Curiosamente, o argumento em prol da instauração da república no Brasil não recaía na história ou no passado, mas sim na geografia, ou seja, no pertencimento ao continente americano. Da mesma forma, a ausência de aristocracia na América assinalava a especificidade do continente e tornava a monarquia inconciliável com o Novo Mundo. Em 1831, a folha fluminense O Tribuno do Povo estranhava a permanência da monarquia no Brasil em meio a tantas repúblicas na América. “Lembrem-se que longe da Europa, a América trilha uma vereda bem diversa (...), e que se ora existe no Brasil a anomalia de um trono, tal não é o fim dos Brasileiros”.
No início do século XIX, os periódicos republicanos não defendiam a abolição imediata da escravidão africana. O tema da república associado à libertação dos escravos evocava a experiência recente da Revolução do Haiti (1791-1804), onde ocorrera uma revolta escrava da qual se procurava manter distância.
Já os anseios federalistas, ou a garantia da descentralização política e administrativa, animavam o ideário republicano. No entanto, nem sempre federação seria sinônimo de república. Em Pernambuco, a autonomia provincial tinha primazia sobre a forma de governo, desde que a monarquia fosse “autenticamente constitucional e preservasse tais franquias”. Tais ideias culminam na proclamação de uma república confederada, apoiada pelo Ceará, Paraíba e Rio Grande do Norte − a Confederação do Equador. Após quatro meses de embates, o movimento foi sufocado por violenta repressão das tropas imperiais.
Associado ou não à república, o clamor federalista rondava as revoltas do período regencial. Apesar de suas especificidades, muitas denunciavam a centralização política e administrativa como responsáveis pela opressão fiscal, que carreava recursos para o Rio de Janeiro, bem como pelo acirramento de conflitos entre as lideranças políticas locais e os presidentes de província nomeados pelo governo central.
Em 1837, Francisco Sabino Vieira (1797-1846), o líder da Sabinada (1837-1838), nos seus artigos no recém fundado Novo Diário da Bahia, refuta a impropriedade da república como forma de governo para o país e defende que a autonomia da província justifica a defesa da instauração da República Baiense − ainda que o novo regime só devesse ser mantido até a maioridade do futuro imperador.
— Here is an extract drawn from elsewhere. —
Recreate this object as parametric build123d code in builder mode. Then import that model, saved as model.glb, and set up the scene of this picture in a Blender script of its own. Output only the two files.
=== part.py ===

Já a Guerra dos Farrapos, no Rio Grande do Sul (1835-1845), teve maior duração. O acordo de paz final incluiu, além das mudanças tarifárias exigidas, o direito a escolherem o administrador local.
O tema da república ganharia novo impulso na década de 1870, com a divulgação do Manifesto Republicano no Rio de Janeiro. O documento atacava as instituições políticas do Império, o Poder Moderador, o caráter vitalício do Senado. O republicanismo do final do século deslocava então seu eixo para as províncias do centro-sul do país, como Rio de Janeiro, São Paulo, Minas Gerais. Ainda assim, o movimento era heterogêneo. No Rio de Janeiro, aglutinava setores médios urbanos, mais atentos à defesa das liberdades e direitos individuais, à representação política e, particularmente, entre algumas lideranças como José do Patrocínio (1854-1905), à luta pelo fim da escravidão. Já em São Paulo, a campanha republicana congregava, em sua maioria, cafeicultores, para os quais a instauração do federalismo republicano significava colocar o governo provincial a serviço de seus interesses.
Muitas opiniões, diferentes conceitos, projetos distintos. Mas ao final do século XIX, a república deixava o mundo das ideias para se tornar uma realidade possível.